Enough nostalgia. This is a stadium that features not one, but two Grade II listed buildings, designated in 1987 as part of the fight against developers. The Stevenage Road Stand is a rare surviving example of architect Archibald Leitch’s work. Built in 1905, it has barely changed since, save for a sympathetic refurbishment of the roof, maintaining the fine centre gable, and the installation of seats in the paddock terrace. It looks even better from the street, the red brickwork and decorative cartouches cleaned up to good effect in recent years. The English Heritage documentation notes the distinctiveness of the facade in being ‘a conscious attempt to give ornate treatment to a building type which was usually austere and functional’.
The other listed building, and the stadium’s pi`ece de r’esistance, is of course the ‘cottage’ in the corner. The original and eponymous Craven Cottage was a royal hunting lodge on this spot destroyed by fire in 1888; six years later, representatives of the nomadic Fulham club identified the abandoned site as a possible new home. Leitch designed this pavilion as an afterthought, when he realised he’d forgotten to put any changing rooms in his adjacent stand. Those are still the ones used today, and players’ guests are granted access to watch matches from the three-row balcony with its ornate cast-iron balustrade.
And what have we got? A Holiday Inn.
Whatever your thoughts on Fulham as a club, their home is a stadium steeped in history and individuality, and it’s to be celebrated that such a place has survived the many threats to its existence.

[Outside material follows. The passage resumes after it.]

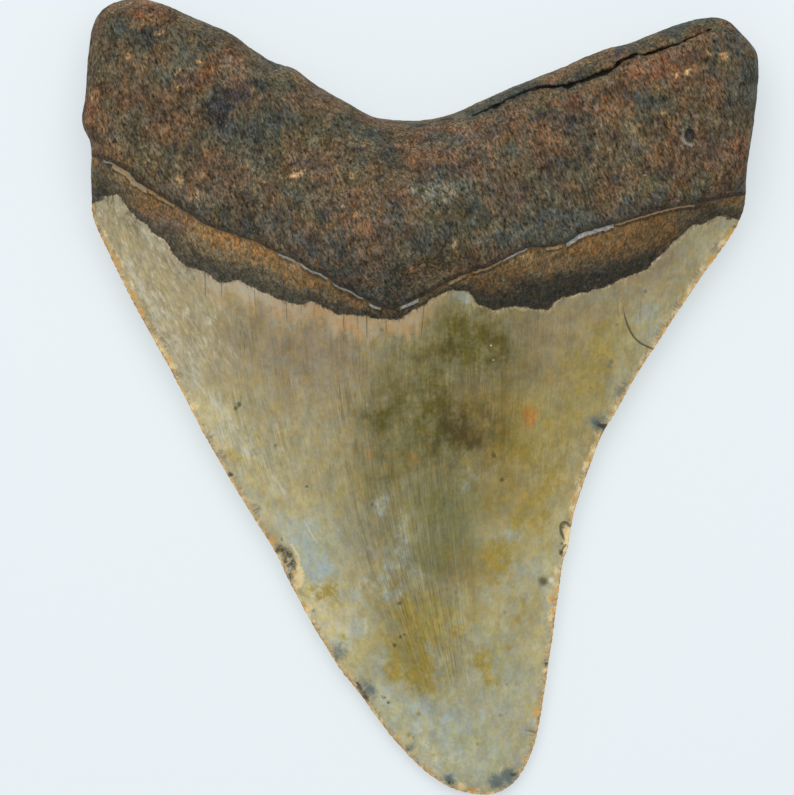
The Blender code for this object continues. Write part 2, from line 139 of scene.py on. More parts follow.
# Chips along the cutting edge: x, y, length along the edge, reach inwards, depth.
chips = [
    (-55.8, 29.3, 1.5, 0.6, 0.15), (-46.9, 13.4, 2.0, 1.0, 0.2), (-45.4, 8.2, 3.4, 1.4, 0.3),
    (-39.9, -2.4, 1.6, 1.0, 0.2), (-36.7, -8.4, 3.4, 1.2, 0.15), (-33.6, -13.6, 1.2, 0.9, 0.25),
    (-32.0, -16.2, 1.2, 0.8, 0.2), (-28.9, -20.7, 2.2, 1.2, 0.15), (-24.3, -28.6, 6.6, 2.9, 1.0),
    (-22.4, -33.2, 1.6, 1.6, 0.3), (-20.2, -37.2, 1.8, 1.2, 0.3), (-15.2, -45.6, 3.0, 1.4, 0.4),
    (-11.0, -51.2, 4.2, 2.0, 0.6), (-2.6, -62.0, 1.6, 1.4, 0.3), (4.5, -67.8, 2.4, 1.6, 0.6),
    (9.0, -69.2, 4.0, 0.8, 0.3), (13.4, -69.0, 3.0, 2.0, 0.4), (16.2, -66.9, 3.0, 2.2, 0.5),
    (20.2, -58.6, 1.4, 1.0, 0.2), (20.9, -54.6, 1.4, 1.0, 0.2), (23.6, -36.0, 3.4, 1.4, 0.25),
    (25.8, -24.6, 4.4, 1.4, 0.6), (30.2, -9.8, 2.6, 1.3, 0.25), (31.7, -6.2, 2.4, 2.0, 0.7),
    (35.6, 1.0, 2.4, 1.2, 0.2), (39.6, 8.0, 1.8, 1.0, 0.3),
]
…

If you’ve a few minutes to spare on the way to the game (insert your own District Line joke here), walk to the ground down Finlay Street for an iconic approach that’s barely changed in 110 years. The painted pavilion wall announcing this as the home of ‘The Fulham Football Club’; the Stevenage Road Stand’s ornate frontage; a sentry line-up of narrow brick turnstiles.
The scene is set; now to break the curse.